A fourth section discusses what remedies may be adopted.

In its infringement decision, the Commission not only fined Google but also required it to bring the infringement to an end within 90 days. The Commission did not specify what measures Google would need to take in order to do so, instead placing the burden on Google to implement a remedy that solved the Commission’s competition concerns (with the potential for fines for noncompliance).

Google did so by creating an auction for display places in ‘OneBox’, the space that prominently displays results from comparison shopping websites. To comply with the prohibition of favourable treatment, Google Shopping takes part in the auction as well, with the additional condition that Google’s shopping comparison division must be profitable. However, rivals argue that this auction-based competition will remain ineffective as long as Google’s businesses are not structurally separated for two reasons. First, competitors are sceptical about the applicability and possibility of monitoring whether Google Shopping is maintaining separate accounts to ensure its individual profitability. Second, they contend that the participation of Google Shopping in the auctions creates upward pressure on bids, allowing Google to extract significant margins away from rivals.

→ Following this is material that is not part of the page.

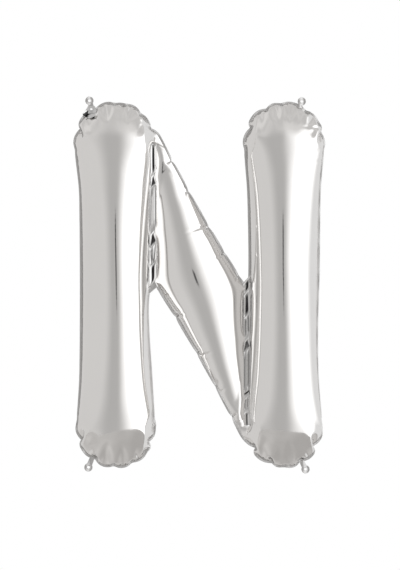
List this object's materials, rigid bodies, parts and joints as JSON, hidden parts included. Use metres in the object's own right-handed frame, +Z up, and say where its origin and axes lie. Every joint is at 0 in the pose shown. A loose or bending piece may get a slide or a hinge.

Whether the Commission considers that the remedy meets its standards will become known over the second half of 2018 or 2019. From a public policy perspective, this position is somewhat unsatisfactory after eight years of investigation. It means that there is still limited clarity over what is permissible and what is not permissible, and over how the right balance should be struck under Article 102 TFEU between consumer benefits and innovation on the one hand, and harm to competition and competitors on the other.



This piece provides a good introduction to the issues raised by the Google Shopping case. I particularly enjoyed how it avoided taking a position on whether the Commission got it ‘right’ or ‘wrong’, and  instead used the decision to outline  a number of issues and challenges that the competition community will have to address when dealing with anticompetitive conduct in the digital realm.